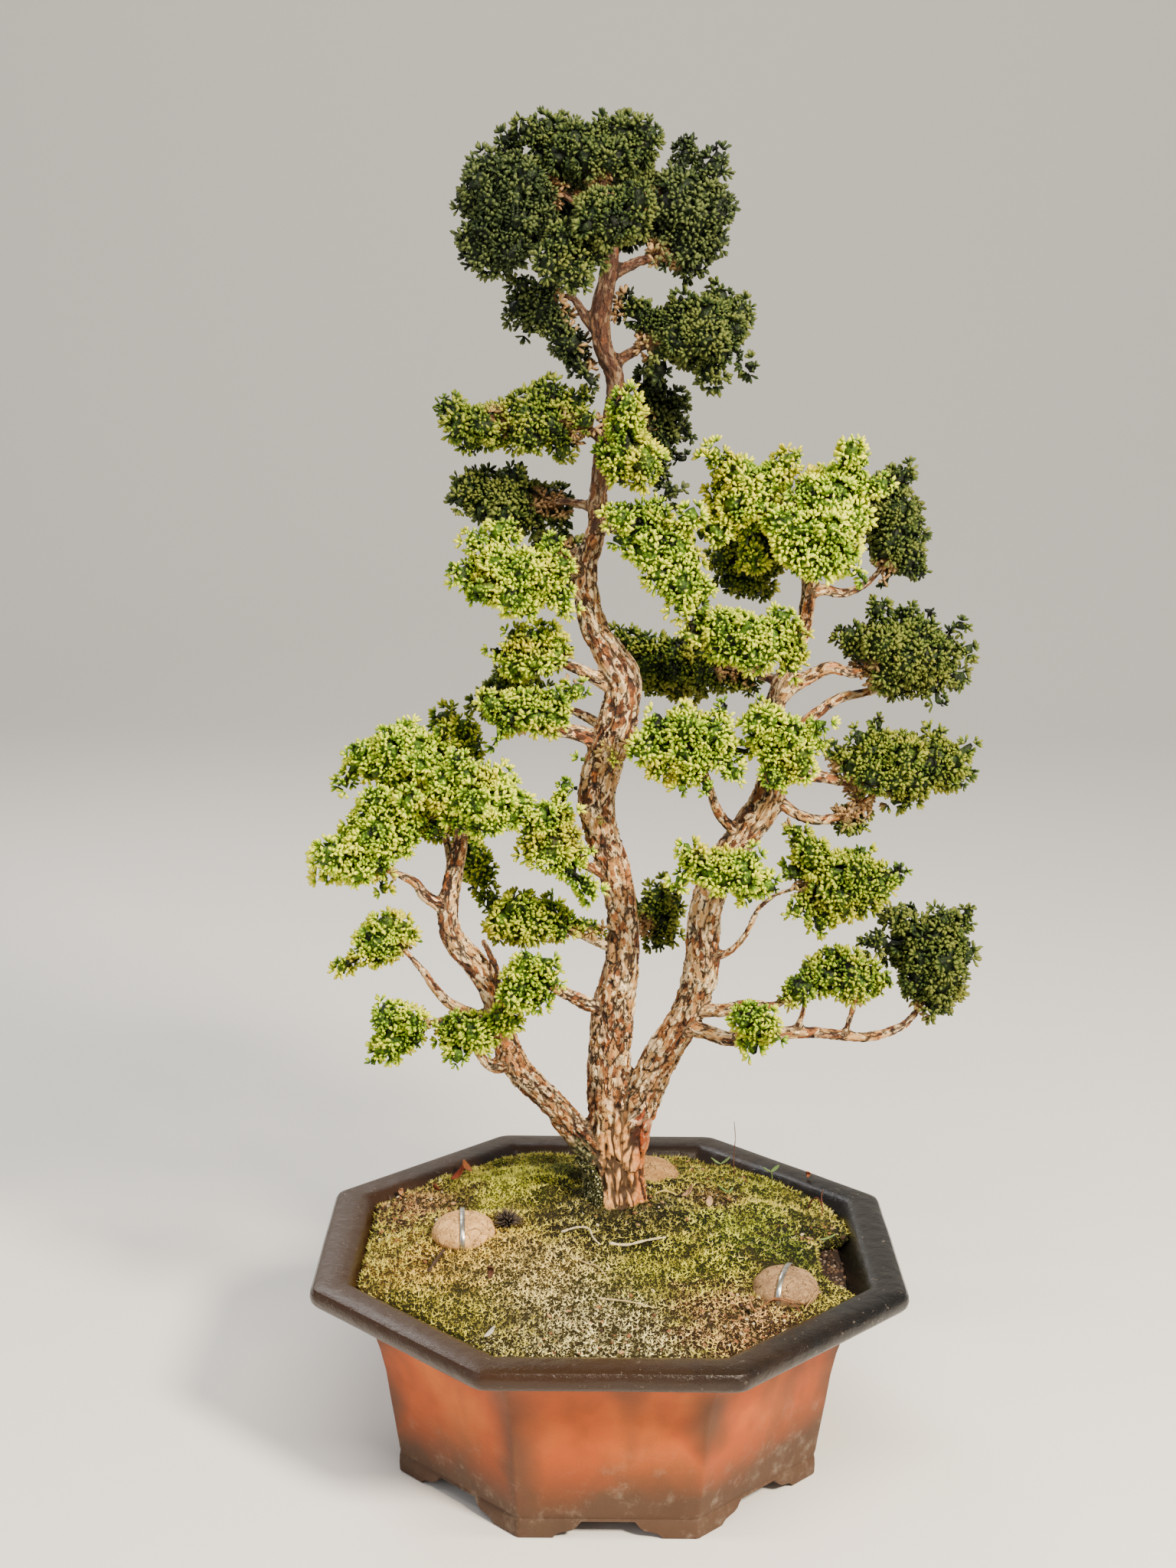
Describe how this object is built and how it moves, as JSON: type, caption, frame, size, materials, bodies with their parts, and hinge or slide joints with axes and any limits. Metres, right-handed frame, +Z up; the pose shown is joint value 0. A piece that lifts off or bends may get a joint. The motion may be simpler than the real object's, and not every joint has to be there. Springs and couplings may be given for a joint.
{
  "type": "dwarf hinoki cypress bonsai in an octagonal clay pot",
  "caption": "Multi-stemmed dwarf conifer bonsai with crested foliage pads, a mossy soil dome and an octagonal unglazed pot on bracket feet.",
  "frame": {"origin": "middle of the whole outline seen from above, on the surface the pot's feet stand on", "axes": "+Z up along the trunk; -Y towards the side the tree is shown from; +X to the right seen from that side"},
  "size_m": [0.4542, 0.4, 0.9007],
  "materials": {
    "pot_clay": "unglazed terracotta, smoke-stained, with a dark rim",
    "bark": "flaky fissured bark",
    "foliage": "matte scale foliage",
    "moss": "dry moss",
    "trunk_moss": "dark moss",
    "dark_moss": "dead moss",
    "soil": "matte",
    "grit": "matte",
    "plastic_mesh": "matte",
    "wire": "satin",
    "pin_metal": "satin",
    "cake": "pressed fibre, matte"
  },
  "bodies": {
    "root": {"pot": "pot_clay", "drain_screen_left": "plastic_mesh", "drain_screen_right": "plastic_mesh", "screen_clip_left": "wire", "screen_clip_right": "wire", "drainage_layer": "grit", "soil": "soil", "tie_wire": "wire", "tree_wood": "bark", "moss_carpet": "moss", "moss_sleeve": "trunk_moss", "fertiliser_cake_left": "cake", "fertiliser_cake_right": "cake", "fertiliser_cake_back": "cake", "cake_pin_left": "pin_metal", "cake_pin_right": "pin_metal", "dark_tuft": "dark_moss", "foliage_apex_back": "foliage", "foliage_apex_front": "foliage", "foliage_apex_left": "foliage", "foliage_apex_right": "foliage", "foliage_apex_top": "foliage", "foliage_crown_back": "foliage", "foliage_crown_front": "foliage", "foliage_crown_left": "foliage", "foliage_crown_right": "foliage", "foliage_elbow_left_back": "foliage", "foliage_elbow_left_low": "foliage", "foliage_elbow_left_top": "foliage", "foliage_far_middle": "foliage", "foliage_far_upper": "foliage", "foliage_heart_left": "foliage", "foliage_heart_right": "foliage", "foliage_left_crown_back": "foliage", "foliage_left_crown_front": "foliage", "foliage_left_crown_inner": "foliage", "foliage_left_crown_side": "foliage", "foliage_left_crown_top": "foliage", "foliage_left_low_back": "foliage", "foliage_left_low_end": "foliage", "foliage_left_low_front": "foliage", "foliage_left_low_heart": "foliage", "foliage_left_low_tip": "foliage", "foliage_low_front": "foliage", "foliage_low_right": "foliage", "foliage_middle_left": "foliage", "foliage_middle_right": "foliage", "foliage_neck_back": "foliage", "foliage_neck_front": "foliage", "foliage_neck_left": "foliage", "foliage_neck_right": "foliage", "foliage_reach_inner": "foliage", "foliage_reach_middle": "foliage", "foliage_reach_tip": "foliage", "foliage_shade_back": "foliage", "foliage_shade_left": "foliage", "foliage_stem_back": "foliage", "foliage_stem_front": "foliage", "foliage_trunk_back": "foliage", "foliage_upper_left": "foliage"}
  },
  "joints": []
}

TO BE DONE |
Select, from the listing, all lines that include the word "materials".

FULL RESPONSE |
Describe how this object is built and how it moves, as JSON: type, caption, frame, size, materials, bodies with their parts, and hinge or slide joints with axes and any limits. Metres, right-handed frame, +Z up; the pose shown is joint value 0. A piece that lifts off or bends may get a joint. The motion may be simpler than the real object's, and not every joint has to be there. Springs and couplings may be given for a joint.
  "materials": {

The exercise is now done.